[23 de maio]
Deixa eu te contar uma história.
Nos idos de 1980, quando nem eu nem você ainda habitávamos esse plano da existência, já havia pessoas sofrendo. Desde muito antes, até muito depois, sei que isso acontece. Mas esse caso, nesse momento, me é de extremo interesse simbólico (e psicanalítico).
Uma jovem de 19 para 20 anos aportou na cidade grande onde havia nascido. Muito criança, mudou-se para uma cidade do interior, e lá passou sua infância e adolescência. Lá construiu, como a maior parte das pessoas, suas lembranças mais acalentadoras, e observou, pouco analiticamente, sua personalidade se desenvolver. Não era uma pessoa de bases muito fortes.
Chegando a sua cidade natal, se instalou na casa da avó. Começou a estudar para cursar alguma faculdade, que ela ainda não sabia muito bem qual seria - o que, no fim das contas, não fez tanta diferença em termos profissionais e acadêmicos.
Tinha seus flertes aqui e acolá. Começou a sair com um homem, namorou-o por pouco mais de um ano: grávida. Seu pai havia falecido recentemente. Ela só fazia chorar - de culpa, de arrependimento, de desespero. O homem, já pelos seus 30 e alguns, não cogitava se casar. Ainda mais com uma pessoa tão frágil.
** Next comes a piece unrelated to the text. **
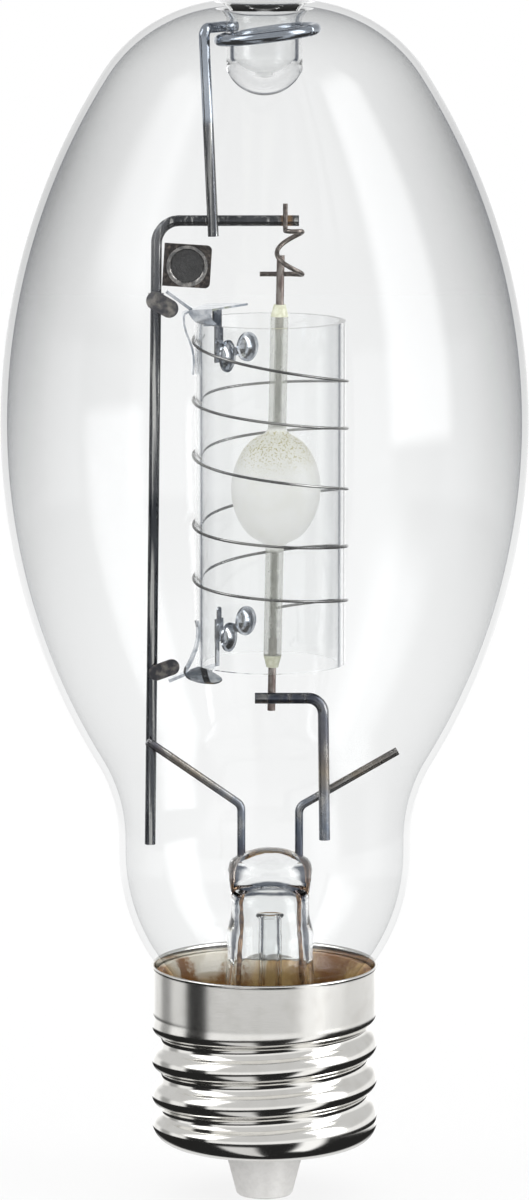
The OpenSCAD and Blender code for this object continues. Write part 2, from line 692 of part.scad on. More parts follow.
// One pad: a round plate of diameter d with a dome pressed towards the arc tube.
// Its middle is at [a, z] on the circle of radius pad_out, and its normal is turned from +X.
dome_h = 0.9;
pad_out = shroud_in - 1.4;
function on_mount(r, a) = [mount_x + r * cos(a), r * sin(a)];
module pad(a, z, turn, d) {
    p = on_mount(pad_out, a);
    n = [cos(turn), -sin(turn), 0];
    r = d / 2 - pad_rim;
    dome_r = (r * r + dome_h * dome_h) / (2 * dome_h);
    placed([p.x, p.y, z], [0, 0, 1], cross(n, [0, 0, 1]), n) difference() {
        union() {
            cylinder(r = d / 2, h = clip_t);
            intersection() {
                translate([0, 0, clip_t + dome_h - dome_r]) sphere(r = dome_r);
                translate([0, 0, clip_t / 2]) cylinder(r = d, h = 4);
            }
        }
        translate([0, 0, clip_t + dome_h - dome_r]) sphere(r = dome_r - clip_t);
    }
}
// A point of a pad's plate, o to the right of its middle
function pad_side(a, turn, o) = on_mount(pad_out, a) + [cos(turn), -sin(turn)] * clip_t / 2
    + o * [sin(turn), cos(turn)];
// A short link of sheet on edge between two points of the plan
link_h = 1.4;
link_lap = 0.12;
module neck(c, d, z) {
    e = unit(d - c) * link_lap;
    pts = [c - e, d + e];
    translate([0, 0, z - link_h / 2]) linear_extrude(link_h) polygon([
        side_point(pts, 0, clip_t / 2), side_point(pts, 1, clip_t / 2),
        side_point(pts, 1, -clip_t / 2), side_point(pts, 0, -clip_t / 2)]);
}
// The inner leg hangs just inside the tube wall at the back left. It is w wide, set over by o.
leg_a = 146;
leg_out = shroud_in - 0.75;
inner_w = 2.4;
tail_t = 0.55;
module on_leg(z) {
    p = on_mount(leg_out, leg_a);
    translate([p.x, p.y, z]) rotate([0, 0, leg_a - 90]) children();
}
module inner_leg(z1, z2, w, o) {
    on_leg(z2) translate([o - w / 2, -clip_t / 2, 0]) cube([w, clip_t, z1 - z2]);
}
// A narrow tab with a round end on top of the lower inner leg
tab_w = 1.2;
tab_h = 1.7;
module lower_tab(z) {
    on_leg(z) rotate([90, 0, 0]) linear_extrude(clip_t - 0.04, center = true) {
        translate([-tab_w / 2, -1]) square([tab_w, 1 + tab_h]);
        translate([0, tab_h]) circle(r = tab_w / 2);
    }
}
out_x = mount_x - shroud_r;
// Swings children about the mount axis, or turns them about a point of the plan
module swung(a) {
    translate([mount_x, 0, 0]) rotate([0, 0, a]) translate([-mount_x, 0, 0]) children();
}
module turned_at(p, a) {
    translate([p.x, p.y, 0]) rotate([0, 0, a]) translate([-p.x, 0, 0]) children();
}
// The upper finger rises a little, and the lower tongue is tilted to the front and the right
upper_leg_a = 5.2;
lower_leg_turn = 16;
lower_leg_w = 1.5;
finger_rise = 2.5;
tongue_tilt = [30, 13];
module upper_clip() {
    z = shroud_top;
    fold_y = leg_w / 2 + 1.2 - clip_t / 2;
    a1 = 138;
    a2 = 113.5;
    color("silver") {
        swung(upper_leg_a) strip([[out_x - 0.4, z + 1.7], [out_x - 1.3, z + 1.75], [out_x - 1.85, z + 1.45],
            [out_x - 2.05, z + 0.9], [out_x - 1.95, z - 0.4], [out_x - 1.6, z - 1.8], [out_x - 1.05, z - 3.2],
            [out_x - 0.55, z - 4.6], [out_x - 0.32, z - 6], [out_x - 0.26, z - 7.4],
            [out_x - 0.42, z - 9.2]], clip_t, leg_w);
        translate([0, -fold_y, 0]) rotate([90, 0, 0]) linear_extrude(clip_t, center = true)
            translate([out_x, z]) polygon([[-1.1, 1.9], [3.1, 2.1], [2.9, 1], [3.2, 0.3], [3.8, -0.3],
                [3.3, -0.6], [1.9, -0.7], [1.55, weld_gap], [0.1, weld_gap], [-0.5, 0.7], [-0.9, 1.3]]);
        translate([out_x, 0, z + 1.8]) rotate([0, -finger_rise, 0]) linear_extrude(clip_t)
            polygon([[-0.8, -2.5], [3.1, -2.5], [5.2, 0.2], [9.1, 4.2], [9.3, 4.7], [8.9, 5.1], [5.6, 6],
                [2.2, 6.6], [0.6, 3]]);
        strip([[out_x - 4.9, z + 5.2], [out_x - 0.3, z + 1.85]], tail_t, 2.2);
        inner_leg(z + 2.15, z - 8, inner_w, 0);
        pad(a1, z - 7, 27, upper_pad_d);
        pad(a2, z - 5.6, 45, lower_pad_d);
        neck(on_mount(leg_out, leg_a), pad_side(a1, 27, -1.6), z - 6.6);
        neck(pad_side(a1, 27, 2.3), pad_side(a2, 45, -2.1), z - 6.3);
    }
}
module lower_clip() {
    z = shroud_z;
    a1 = 136;
    a2 = 115.5;
    x0 = out_x + 0.5;
    color("silver") {
        turned_at([x0, -5.2], lower_leg_turn) strip([[x0 - 0.9, z - 1.7], [x0 - 1.9, z - 1.5],
            [x0 - 2.2, z - 0.95], [x0 - 2.1, z - 0.3], [x0 - 1.65, z + 0.5], [x0 - 1.1, z + 1.5],
            [x0 - 0.7, z + 2.5], [x0 - 0.3, z + 3.5], [x0, z + 4.7], [x0 + 0.12, z + 5.9],
            [x0 + 0.08, z + 7.1], [x0 - 0.16, z + 8.2]], clip_t, lower_leg_w);
        translate([out_x, 0, z - 1.7]) linear_extrude(clip_t) polygon([[-1.4, -6.3], [0.6, -6.3],
            [1.6, -5.4], [3, -3], [3.4, 7.2], [2.2, 6.6], [-0.6, 1]]);
        translate([out_x - 1.05, -6.6, z - 1.1]) rotate([tongue_tilt.x, tongue_tilt.y, 0])
            linear_extrude(clip_t) polygon([[-0.6, -0.4], [-0.3, -1], [0.4, -1.4], [1.8, -1.6],
                [3.1, -1.5], [4.7, -1], [5.5, -0.4], [5.9, 0.3], [5.7, 0.8], [5.1, 1.2], [3.1, 2.2],
                [1.4, 2.4], [0.2, 1.2]]);
        strip([[out_x - 4.6, z - 3.2], [out_x - 0.6, z - 1.5]], tail_t, 2.2);
        inner_leg(z + 6.9, z + 2.8, inner_w, 0);
        inner_leg(z + 3, z - 1.5, 1, -0.6);
        lower_tab(z + 6.7);
        pad(a1, z + 3.4, 30, lower_pad_d);
        pad(a2, z + 6, 42, lower_pad_d);
        neck(on_mount(leg_out, leg_a), pad_side(a1, 30, -1.6), z + 3.8);
        neck(pad_side(a1, 30, 2), pad_side(a2, 42, -1.8), z + 4.9);
    }
}

// Screw shell: rolled thread that runs out under a plain skirt, drawn as one thin wall
thread_r = thread_d / 2;
skirt_r = skirt_d / 2;
corner_c = [thread_r - corner_r, shell_z + corner_r];
roll = pow(thread_depth / 2, 2) + pow(thread_pitch / 4, 2);
knuckle_r = roll / thread_depth;
function knuckle(u) =
    let (d = abs(u - thread_pitch * round(u / thread_pitch)), q = thread_pitch / 4)
    d <= q ? thread_depth + sqrt(knuckle_r * knuckle_r - d * d) - knuckle_r :
    knuckle_r - sqrt(knuckle_r * knuckle_r - pow(2 * q - d, 2));
function shell_r(z, a) =
    let (top = ease(runout_z - 3.2, runout_z, z), low = ease(corner_c.y - 0.9, corner_c.y + 1.5, z))
    thread_r + (skirt_r - thread_r) * top
        - low * (1 - top) * (thread_depth - knuckle(z - crest_z - thread_pitch * (a + 90) / 360));
row_step = thread_pitch / 9;
shell_rows = concat([[shell_hole / 2, shell_z], [corner_c.x, shell_z]],
    [for (a = [18 : 18 : 90]) [corner_c.x + corner_r * sin(a), corner_c.y - corner_r * cos(a)]],
    [for (z = [corner_c.y + row_step : row_step : runout_z]) [0, z]],
    [[0, runout_z + 0.3], [0, rim_z - 0.5], [0.25, rim_z]]);
shell_sides = 40;
// Points of one wall surface, set in by t: rows with a first number are at that radius
function shell_point(row, a, t) =
    let (n = len(shell_rows), base = shell_rows[row],
        flat = row < 2, arc = row >= 2 && row < 7, rim = row == n - 1,
        q = arc ? 18 * (row - 1) : 0,
        r = flat ? base.x : arc ? base.x - t * sin(q) : shell_r(base.y, a) + (rim ? 0.25 : 0) - t,
        z = flat ? base.y + t : arc ? base.y + t * cos(q) : base.y)
    [r * cos(a), r * sin(a), z];
module screw_shell() {
    n = len(shell_rows);
    m = shell_sides;
    pts = concat(
        [for (i = [0 : n - 1]) for (k = [0 : m - 1]) shell_point(i, 360 * k / m, 0)],
        [for (i = [0 : n - 1]) for (k = [0 : m - 1]) shell_point(i, 360 * k / m, shell_t)]);
    color("silver") polyhedron(pts, concat(
        [for (i = [0 : n - 2]) for (k = [0 : m - 1]) let (j = (k + 1) % m)
            [i * m + k, (i + 1) * m + k, (i + 1) * m + j, i * m + j]],
        [for (i = [0 : n - 2]) for (k = [0 : m - 1]) let (j = (k + 1) % m, o = n * m)
            [o + i * m + k, o + i * m + j, o + (i + 1) * m + j, o + (i + 1) * m + k]],
        [for (k = [0 : m - 1]) let (j = (k + 1) % m, o = n * m) [k, j, o + j, o + k]],
        [for (k = [0 : m - 1]) let (j = (k + 1) % m, o = n * m, e = (n - 1) * m)
            [e + k, o + e + k, o + e + j, e + j]]), convexity = 10);
}

// Where the side lead is soldered to the inside of the shell
shell_lead_z = 14.6;
solder_len = 0.6;
solder_seat = 0.12;
shell_lead_x = shell_r(shell_lead_z, 0) - shell_t - solder_seat - solder_len - weld_gap;

// Insulator, centre contact, cement and solder
insul_gap = 0.05;
module base_insulator() {
    r = shell_hole / 2 - insul_gap;
    color("black") rotate_extrude() polygon([[contact_top_d / 2 - contact_t, contact_h + 0.02],
        [contact_top_d / 2 + 0.4, contact_h], [r - 0.4, shell_z - 0.25], [r, shell_z],
        [r, shell_z + shell_t + insul_gap], [r + 2.2, shell_z + shell_t + insul_gap],
        [r + 2.2, shell_z + shell_t + 1.8], [4, shell_z + shell_t + 1.8], [4, contact_h + 1.2],
        [contact_top_d / 2 - contact_t, contact_h + 1.2]]);
}
module centre_contact() {
    r0 = contact_d / 2;
    r1 = contact_top_d / 2;
    color("gainsboro") rotate_extrude() polygon([[eyelet_d / 2, 0], [r0 - 0.3, 0], [r0, 0.3],
        [r1, contact_h - insul_gap], [r1 - contact_t, contact_h - insul_gap],
        [r0 - contact_t, contact_t], [eyelet_d / 2, contact_t]]);
}
module base_cement() {
    outer = thread_r - thread_depth - shell_t - cement_gap;
    low = tail_z + 2;
    top = rim_z - 1.5;
    step_z = runout_z + 0.6;
    color("peru") rotate_extrude() difference() {
        union() {
            translate([0, low]) square([outer, top - low]);
            translate([0, step_z]) square([skirt_r - shell_t - cement_gap, top - step_z]);
        }
        polygon(concat([[0, tail_z]], outline(-cement_gap), [[0, widest_z]]));
    }
}
module contact_solder() {
    color("lightgray") difference() {
        translate([0, 0, 0.05]) cylinder(r = eyelet_d / 2 - weld_gap, h = contact_t - 0.1);
        translate([0, 0, 0.7 - weld_gap]) cylinder(r = seal_d / 2 + weld_gap, h = 2);
    }
}
module shell_solder() {
    color("lightgray") translate([shell_lead_x + weld_gap, 0, shell_lead_z]) rotate([0, 90, 0])
        cylinder(r = 0.55, h = solder_len);
}

outer_bulb();
stem_flare();
exhaust_tube();
shroud_tube();
arc_tube();
upper_frit_seal();
lower_frit_seal();
upper_feedthrough();
lower_feedthrough();
upper_electrode();
lower_electrode();
frame_rod();
dimple_support();
dimple_collar();
top_connector();
lower_lead_rod();
left_lead_post();
right_lead_post();
left_seal_wire();
right_seal_wire();
contact_lead();
shell_lead();
getter_plate();
getter_ring();
getter_disc();
wrap_wire();
upper_clip_strap();
upper_clip();
lower_clip_strap();
lower_clip();
screw_shell();
base_insulator();
centre_contact();
base_cement();
contact_solder();
shell_solder();
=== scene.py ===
# High intensity discharge lamp, from the glass stem up to the bulb and down to the screw base.
# Sizes are written in millimetres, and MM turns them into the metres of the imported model's frame,
# whose origin is the middle of the end contact, on the floor.
import math

import bpy
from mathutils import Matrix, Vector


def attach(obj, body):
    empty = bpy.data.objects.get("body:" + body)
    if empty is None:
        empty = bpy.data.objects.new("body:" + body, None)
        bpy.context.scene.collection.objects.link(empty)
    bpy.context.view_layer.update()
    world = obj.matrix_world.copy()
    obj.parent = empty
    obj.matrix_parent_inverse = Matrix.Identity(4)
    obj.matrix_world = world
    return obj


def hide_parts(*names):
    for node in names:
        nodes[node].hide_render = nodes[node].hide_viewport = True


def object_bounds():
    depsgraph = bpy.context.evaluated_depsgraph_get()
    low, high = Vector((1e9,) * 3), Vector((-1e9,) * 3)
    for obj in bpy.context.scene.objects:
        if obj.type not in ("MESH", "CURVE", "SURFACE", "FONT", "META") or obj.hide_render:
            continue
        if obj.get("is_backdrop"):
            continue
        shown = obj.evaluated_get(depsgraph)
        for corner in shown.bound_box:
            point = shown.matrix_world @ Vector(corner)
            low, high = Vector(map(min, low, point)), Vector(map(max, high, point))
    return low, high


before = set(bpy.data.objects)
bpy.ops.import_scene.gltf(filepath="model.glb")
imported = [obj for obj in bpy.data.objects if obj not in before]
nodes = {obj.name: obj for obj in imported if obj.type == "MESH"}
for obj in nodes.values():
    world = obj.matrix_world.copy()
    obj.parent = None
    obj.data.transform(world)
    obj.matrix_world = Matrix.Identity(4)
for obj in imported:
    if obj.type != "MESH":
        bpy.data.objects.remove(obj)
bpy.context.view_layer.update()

# Glass stem. The pressed flare and the exhaust tube are clear lead glass, drawn and fused by
# a flame, so the wall has a waist under the press and slow waves all over. The flare is one
# outline spun round the stem's axis, and it is sealed to the tail of the bulb.
MM = 0.001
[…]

O comunicado veio no mesmo dia em que ele estava decidido a finalizar a história com a moça e seguir com a sua vida de andarilho solitário. Também ele precisava do manual chamado Eu receberia as piores notícias dos seus lindos lábios - se bem que eu não posso te dizer, exatamente, como foi que ele reagiu.
A vida tem desencontros horríveis, veja você.
Tiveram que se casar, afinal, e se casaram. Não sei quanto amor houve, de fato, nos anos que passaram juntos. O que ficou impresso: a marca do desencontro convertido em frustração. Desejos e expectativas completamente desencaixados. Mesmo assim, eles tiveram o sangue frio de levar a história adiante. Não sei que tipo de sentimento os conduziu a isso - talvez um sentimento de absoluta responsabilidade diante da vida alheia. Mas não sei o quanto isso sustenta uma alegria de viver.
Foi nesse ninho partido que eu surgi. Foram esses os sentimentos que habitaram as minhas raízes, esses fluidos me nutriram: desencontro, frustração, senso de responsabilidade, luta diária contra desejos profundos que poderiam arruinar com muita facilidade o castelo de areia que se criou nesse meio tempo.
De alguma forma, avaliando isso tudo, me parece muito justificável que as minhas emoções sejam assim tão excêntricas.
Essa é só uma continuação escalafobética das desculpas que se iniciaram ontem. Eu ainda precisava falar do quão alucinada eu estive no dia fatídico em que eu desisti de me conter e destruí os meus frágeis castelos de areia de uma pretensa respeitabilidade social. Like I care, even if I should. I just don't, I just can't. Mas isso fica pra outro momento.